Objective =>
Repeat the whole of the data, keeping every detail the same.

Raw data =>

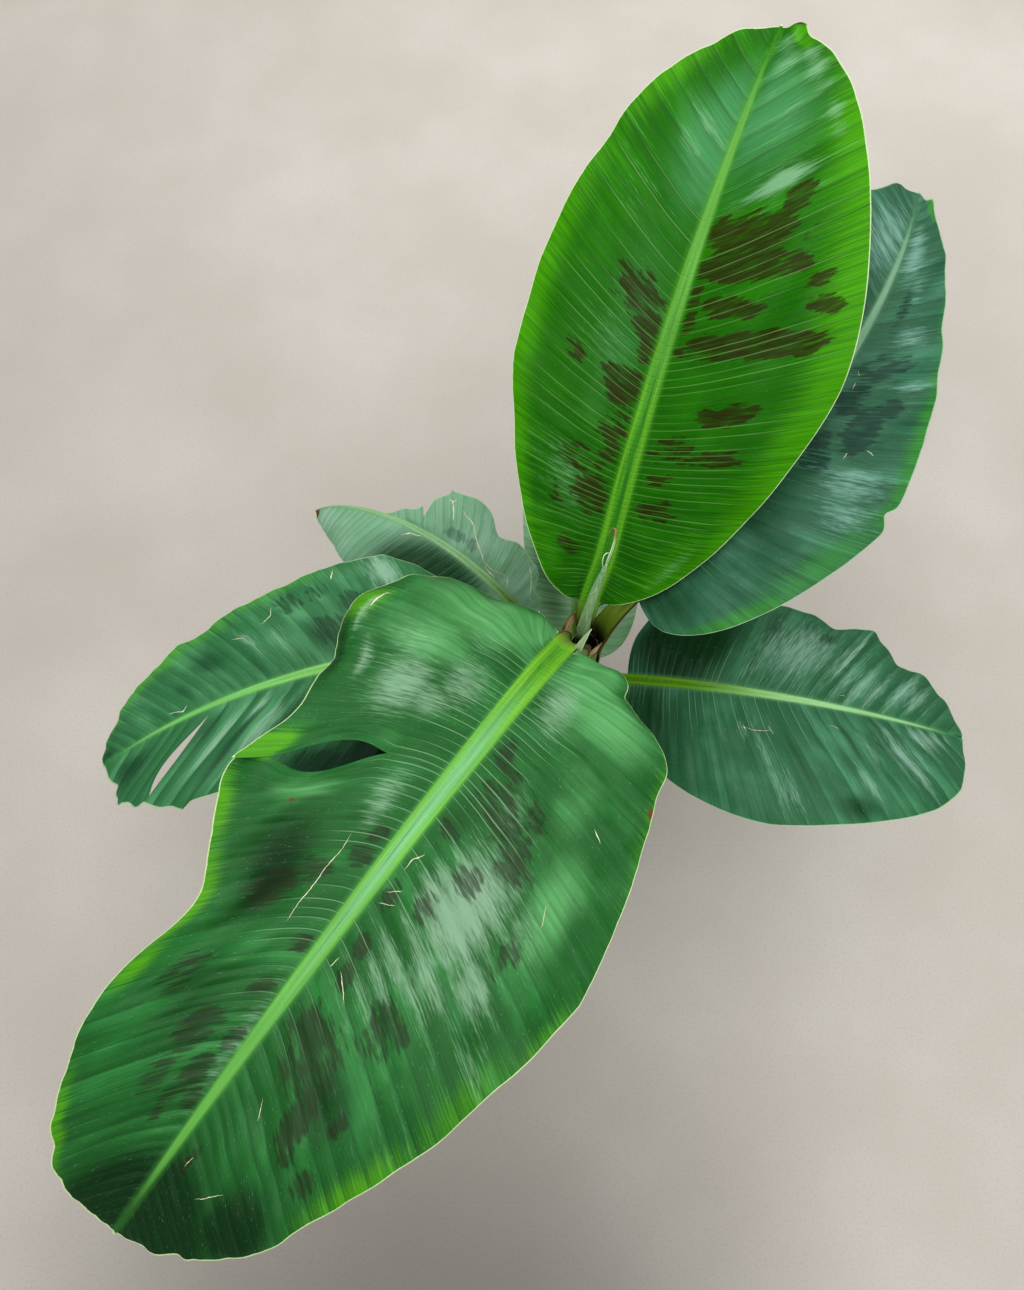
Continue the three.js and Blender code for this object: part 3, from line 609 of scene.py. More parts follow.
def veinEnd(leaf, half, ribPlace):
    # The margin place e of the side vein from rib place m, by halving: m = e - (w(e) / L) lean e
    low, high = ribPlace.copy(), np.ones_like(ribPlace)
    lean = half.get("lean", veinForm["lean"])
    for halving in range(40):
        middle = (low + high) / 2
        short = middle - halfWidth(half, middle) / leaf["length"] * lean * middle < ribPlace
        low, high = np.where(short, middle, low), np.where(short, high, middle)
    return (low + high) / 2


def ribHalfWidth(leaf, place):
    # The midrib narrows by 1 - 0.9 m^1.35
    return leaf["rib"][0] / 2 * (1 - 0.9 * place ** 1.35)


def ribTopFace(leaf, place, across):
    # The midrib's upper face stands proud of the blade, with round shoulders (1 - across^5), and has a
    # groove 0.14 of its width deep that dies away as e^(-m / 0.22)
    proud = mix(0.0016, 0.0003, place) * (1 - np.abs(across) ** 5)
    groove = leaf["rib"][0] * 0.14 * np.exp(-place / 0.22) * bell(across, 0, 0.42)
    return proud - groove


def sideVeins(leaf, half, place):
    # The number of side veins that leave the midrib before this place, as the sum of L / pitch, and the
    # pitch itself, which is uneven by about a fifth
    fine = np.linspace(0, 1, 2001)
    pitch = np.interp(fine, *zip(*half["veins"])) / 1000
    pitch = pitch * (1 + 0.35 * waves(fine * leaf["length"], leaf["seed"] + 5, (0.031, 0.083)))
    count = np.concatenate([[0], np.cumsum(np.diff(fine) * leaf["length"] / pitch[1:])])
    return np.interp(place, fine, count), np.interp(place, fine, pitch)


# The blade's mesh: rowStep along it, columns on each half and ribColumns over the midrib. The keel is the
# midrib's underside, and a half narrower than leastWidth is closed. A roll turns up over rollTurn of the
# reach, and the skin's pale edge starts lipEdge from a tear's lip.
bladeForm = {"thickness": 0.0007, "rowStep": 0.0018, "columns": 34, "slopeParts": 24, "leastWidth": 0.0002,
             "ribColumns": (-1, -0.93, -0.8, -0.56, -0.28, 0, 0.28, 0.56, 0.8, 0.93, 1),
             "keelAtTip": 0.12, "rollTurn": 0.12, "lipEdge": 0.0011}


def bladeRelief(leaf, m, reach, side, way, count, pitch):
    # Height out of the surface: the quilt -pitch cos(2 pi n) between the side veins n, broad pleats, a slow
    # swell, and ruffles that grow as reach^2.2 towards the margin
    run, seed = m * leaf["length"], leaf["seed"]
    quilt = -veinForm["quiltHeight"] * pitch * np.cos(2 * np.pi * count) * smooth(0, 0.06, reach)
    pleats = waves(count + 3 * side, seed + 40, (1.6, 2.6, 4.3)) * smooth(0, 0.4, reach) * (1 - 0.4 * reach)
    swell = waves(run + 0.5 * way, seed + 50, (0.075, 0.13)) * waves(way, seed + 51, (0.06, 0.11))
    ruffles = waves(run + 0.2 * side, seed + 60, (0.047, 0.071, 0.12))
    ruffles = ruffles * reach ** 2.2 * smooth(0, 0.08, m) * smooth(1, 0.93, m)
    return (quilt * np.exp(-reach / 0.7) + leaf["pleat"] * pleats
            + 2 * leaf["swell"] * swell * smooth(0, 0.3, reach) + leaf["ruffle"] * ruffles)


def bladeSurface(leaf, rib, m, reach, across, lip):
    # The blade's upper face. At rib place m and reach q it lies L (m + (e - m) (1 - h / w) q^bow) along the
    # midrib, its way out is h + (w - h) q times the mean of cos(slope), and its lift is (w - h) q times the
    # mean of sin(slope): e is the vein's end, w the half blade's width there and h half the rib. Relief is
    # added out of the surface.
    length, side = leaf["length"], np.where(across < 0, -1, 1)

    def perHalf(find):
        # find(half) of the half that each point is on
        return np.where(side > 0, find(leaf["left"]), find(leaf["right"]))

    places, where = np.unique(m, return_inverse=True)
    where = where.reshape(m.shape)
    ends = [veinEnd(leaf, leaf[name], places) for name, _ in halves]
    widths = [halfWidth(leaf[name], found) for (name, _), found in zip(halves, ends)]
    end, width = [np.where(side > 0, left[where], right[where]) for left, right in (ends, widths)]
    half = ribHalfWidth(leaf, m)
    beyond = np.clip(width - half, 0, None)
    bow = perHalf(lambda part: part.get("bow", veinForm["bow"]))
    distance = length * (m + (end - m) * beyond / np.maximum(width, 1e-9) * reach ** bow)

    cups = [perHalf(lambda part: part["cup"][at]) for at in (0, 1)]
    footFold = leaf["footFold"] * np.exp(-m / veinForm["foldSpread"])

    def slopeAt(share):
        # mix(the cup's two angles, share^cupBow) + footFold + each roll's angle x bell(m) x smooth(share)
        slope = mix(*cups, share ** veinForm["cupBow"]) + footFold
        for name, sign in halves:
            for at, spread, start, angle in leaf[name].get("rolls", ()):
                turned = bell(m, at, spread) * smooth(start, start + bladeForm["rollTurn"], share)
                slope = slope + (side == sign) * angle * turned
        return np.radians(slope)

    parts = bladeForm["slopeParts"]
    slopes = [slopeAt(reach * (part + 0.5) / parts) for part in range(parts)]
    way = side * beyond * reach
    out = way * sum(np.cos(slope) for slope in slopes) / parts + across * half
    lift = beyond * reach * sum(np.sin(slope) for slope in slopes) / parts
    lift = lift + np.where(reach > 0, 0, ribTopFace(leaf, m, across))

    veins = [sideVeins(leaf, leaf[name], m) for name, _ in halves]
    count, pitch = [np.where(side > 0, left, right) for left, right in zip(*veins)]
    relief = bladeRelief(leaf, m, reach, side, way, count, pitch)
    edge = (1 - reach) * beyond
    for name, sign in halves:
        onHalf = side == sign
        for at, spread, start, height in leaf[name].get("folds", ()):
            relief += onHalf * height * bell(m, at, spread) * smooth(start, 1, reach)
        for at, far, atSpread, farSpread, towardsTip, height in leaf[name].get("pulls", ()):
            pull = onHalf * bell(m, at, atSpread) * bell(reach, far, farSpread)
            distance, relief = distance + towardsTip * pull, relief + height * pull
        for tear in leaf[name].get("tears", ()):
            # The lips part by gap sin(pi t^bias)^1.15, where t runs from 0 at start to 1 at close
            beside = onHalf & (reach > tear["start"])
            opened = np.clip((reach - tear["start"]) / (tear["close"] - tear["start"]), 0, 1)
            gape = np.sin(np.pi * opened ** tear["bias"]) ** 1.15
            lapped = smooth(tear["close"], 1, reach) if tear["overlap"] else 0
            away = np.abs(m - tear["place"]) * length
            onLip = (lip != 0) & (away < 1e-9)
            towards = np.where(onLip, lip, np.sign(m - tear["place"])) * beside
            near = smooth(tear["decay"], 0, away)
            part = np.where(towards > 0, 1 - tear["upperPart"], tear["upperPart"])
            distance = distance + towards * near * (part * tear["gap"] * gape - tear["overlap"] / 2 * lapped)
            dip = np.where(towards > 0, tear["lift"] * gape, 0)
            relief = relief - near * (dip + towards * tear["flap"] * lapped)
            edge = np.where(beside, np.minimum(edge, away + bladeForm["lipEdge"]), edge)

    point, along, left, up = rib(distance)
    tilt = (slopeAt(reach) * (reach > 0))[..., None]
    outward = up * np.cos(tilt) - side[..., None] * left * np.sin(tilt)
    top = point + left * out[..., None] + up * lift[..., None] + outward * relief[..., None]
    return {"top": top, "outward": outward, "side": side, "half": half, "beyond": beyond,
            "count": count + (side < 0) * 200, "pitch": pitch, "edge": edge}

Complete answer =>
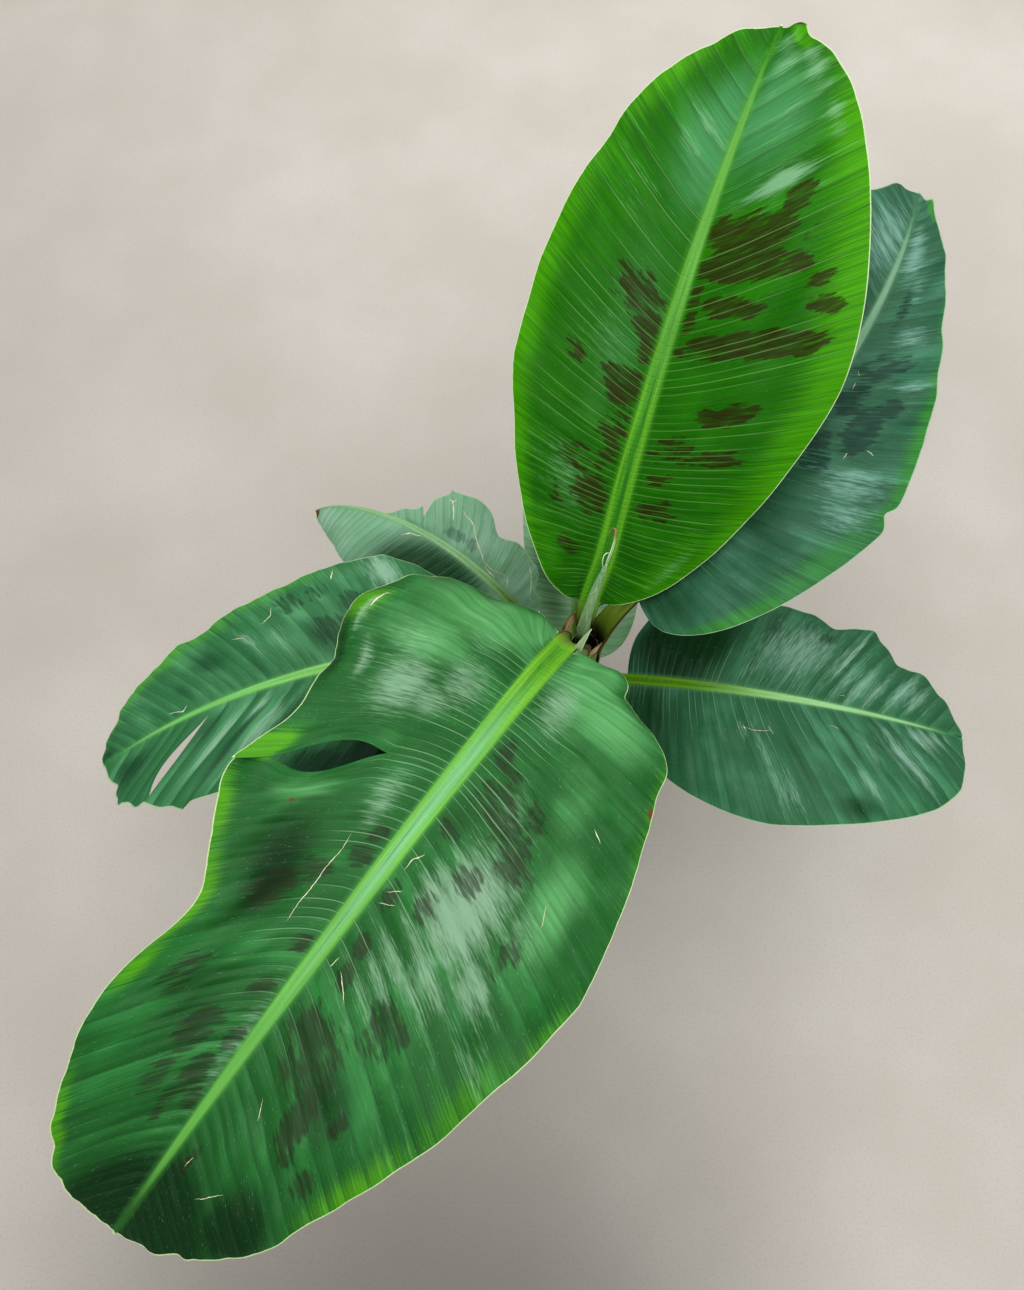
Continue the three.js and Blender code for this object: part 3, from line 609 of scene.py. More parts follow.
def veinEnd(leaf, half, ribPlace):
    # The margin place e of the side vein from rib place m, by halving: m = e - (w(e) / L) lean e
    low, high = ribPlace.copy(), np.ones_like(ribPlace)
    lean = half.get("lean", veinForm["lean"])
    for halving in range(40):
        middle = (low + high) / 2
        short = middle - halfWidth(half, middle) / leaf["length"] * lean * middle < ribPlace
        low, high = np.where(short, middle, low), np.where(short, high, middle)
    return (low + high) / 2


def ribHalfWidth(leaf, place):
    # The midrib narrows by 1 - 0.9 m^1.35
    return leaf["rib"][0] / 2 * (1 - 0.9 * place ** 1.35)


def ribTopFace(leaf, place, across):
    # The midrib's upper face stands proud of the blade, with round shoulders (1 - across^5), and has a
    # groove 0.14 of its width deep that dies away as e^(-m / 0.22)
    proud = mix(0.0016, 0.0003, place) * (1 - np.abs(across) ** 5)
    groove = leaf["rib"][0] * 0.14 * np.exp(-place / 0.22) * bell(across, 0, 0.42)
    return proud - groove


def sideVeins(leaf, half, place):
    # The number of side veins that leave the midrib before this place, as the sum of L / pitch, and the
    # pitch itself, which is uneven by about a fifth
    fine = np.linspace(0, 1, 2001)
    pitch = np.interp(fine, *zip(*half["veins"])) / 1000
    pitch = pitch * (1 + 0.35 * waves(fine * leaf["length"], leaf["seed"] + 5, (0.031, 0.083)))
    count = np.concatenate([[0], np.cumsum(np.diff(fine) * leaf["length"] / pitch[1:])])
    return np.interp(place, fine, count), np.interp(place, fine, pitch)


# The blade's mesh: rowStep along it, columns on each half and ribColumns over the midrib. The keel is the
# midrib's underside, and a half narrower than leastWidth is closed. A roll turns up over rollTurn of the
# reach, and the skin's pale edge starts lipEdge from a tear's lip.
bladeForm = {"thickness": 0.0007, "rowStep": 0.0018, "columns": 34, "slopeParts": 24, "leastWidth": 0.0002,
             "ribColumns": (-1, -0.93, -0.8, -0.56, -0.28, 0, 0.28, 0.56, 0.8, 0.93, 1),
             "keelAtTip": 0.12, "rollTurn": 0.12, "lipEdge": 0.0011}


def bladeRelief(leaf, m, reach, side, way, count, pitch):
    # Height out of the surface: the quilt -pitch cos(2 pi n) between the side veins n, broad pleats, a slow
    # swell, and ruffles that grow as reach^2.2 towards the margin
    run, seed = m * leaf["length"], leaf["seed"]
    quilt = -veinForm["quiltHeight"] * pitch * np.cos(2 * np.pi * count) * smooth(0, 0.06, reach)
    pleats = waves(count + 3 * side, seed + 40, (1.6, 2.6, 4.3)) * smooth(0, 0.4, reach) * (1 - 0.4 * reach)
    swell = waves(run + 0.5 * way, seed + 50, (0.075, 0.13)) * waves(way, seed + 51, (0.06, 0.11))
    ruffles = waves(run + 0.2 * side, seed + 60, (0.047, 0.071, 0.12))
    ruffles = ruffles * reach ** 2.2 * smooth(0, 0.08, m) * smooth(1, 0.93, m)
    return (quilt * np.exp(-reach / 0.7) + leaf["pleat"] * pleats
            + 2 * leaf["swell"] * swell * smooth(0, 0.3, reach) + leaf["ruffle"] * ruffles)


def bladeSurface(leaf, rib, m, reach, across, lip):
    # The blade's upper face. At rib place m and reach q it lies L (m + (e - m) (1 - h / w) q^bow) along the
    # midrib, its way out is h + (w - h) q times the mean of cos(slope), and its lift is (w - h) q times the
    # mean of sin(slope): e is the vein's end, w the half blade's width there and h half the rib. Relief is
    # added out of the surface.
    length, side = leaf["length"], np.where(across < 0, -1, 1)

    def perHalf(find):
        # find(half) of the half that each point is on
        return np.where(side > 0, find(leaf["left"]), find(leaf["right"]))

    places, where = np.unique(m, return_inverse=True)
    where = where.reshape(m.shape)
    ends = [veinEnd(leaf, leaf[name], places) for name, _ in halves]
    widths = [halfWidth(leaf[name], found) for (name, _), found in zip(halves, ends)]
    end, width = [np.where(side > 0, left[where], right[where]) for left, right in (ends, widths)]
    half = ribHalfWidth(leaf, m)
    beyond = np.clip(width - half, 0, None)
    bow = perHalf(lambda part: part.get("bow", veinForm["bow"]))
    distance = length * (m + (end - m) * beyond / np.maximum(width, 1e-9) * reach ** bow)

    cups = [perHalf(lambda part: part["cup"][at]) for at in (0, 1)]
    footFold = leaf["footFold"] * np.exp(-m / veinForm["foldSpread"])

    def slopeAt(share):
        # mix(the cup's two angles, share^cupBow) + footFold + each roll's angle x bell(m) x smooth(share)
        slope = mix(*cups, share ** veinForm["cupBow"]) + footFold
        for name, sign in halves:
            for at, spread, start, angle in leaf[name].get("rolls", ()):
                turned = bell(m, at, spread) * smooth(start, start + bladeForm["rollTurn"], share)
                slope = slope + (side == sign) * angle * turned
        return np.radians(slope)

    parts = bladeForm["slopeParts"]
    slopes = [slopeAt(reach * (part + 0.5) / parts) for part in range(parts)]
    way = side * beyond * reach
    out = way * sum(np.cos(slope) for slope in slopes) / parts + across * half
    lift = beyond * reach * sum(np.sin(slope) for slope in slopes) / parts
    lift = lift + np.where(reach > 0, 0, ribTopFace(leaf, m, across))

    veins = [sideVeins(leaf, leaf[name], m) for name, _ in halves]
    count, pitch = [np.where(side > 0, left, right) for left, right in zip(*veins)]
    relief = bladeRelief(leaf, m, reach, side, way, count, pitch)
    edge = (1 - reach) * beyond
    for name, sign in halves:
        onHalf = side == sign
        for at, spread, start, height in leaf[name].get("folds", ()):
            relief += onHalf * height * bell(m, at, spread) * smooth(start, 1, reach)
        for at, far, atSpread, farSpread, towardsTip, height in leaf[name].get("pulls", ()):
            pull = onHalf * bell(m, at, atSpread) * bell(reach, far, farSpread)
            distance, relief = distance + towardsTip * pull, relief + height * pull
        for tear in leaf[name].get("tears", ()):
            # The lips part by gap sin(pi t^bias)^1.15, where t runs from 0 at start to 1 at close
            beside = onHalf & (reach > tear["start"])
            opened = np.clip((reach - tear["start"]) / (tear["close"] - tear["start"]), 0, 1)
            gape = np.sin(np.pi * opened ** tear["bias"]) ** 1.15
            lapped = smooth(tear["close"], 1, reach) if tear["overlap"] else 0
            away = np.abs(m - tear["place"]) * length
            onLip = (lip != 0) & (away < 1e-9)
            towards = np.where(onLip, lip, np.sign(m - tear["place"])) * beside
            near = smooth(tear["decay"], 0, away)
            part = np.where(towards > 0, 1 - tear["upperPart"], tear["upperPart"])
            distance = distance + towards * near * (part * tear["gap"] * gape - tear["overlap"] / 2 * lapped)
            dip = np.where(towards > 0, tear["lift"] * gape, 0)
            relief = relief - near * (dip + towards * tear["flap"] * lapped)
            edge = np.where(beside, np.minimum(edge, away + bladeForm["lipEdge"]), edge)

    point, along, left, up = rib(distance)
    tilt = (slopeAt(reach) * (reach > 0))[..., None]
    outward = up * np.cos(tilt) - side[..., None] * left * np.sin(tilt)
    top = point + left * out[..., None] + up * lift[..., None] + outward * relief[..., None]
    return {"top": top, "outward": outward, "side": side, "half": half, "beyond": beyond,
            "count": count + (side < 0) * 200, "pitch": pitch, "edge": edge}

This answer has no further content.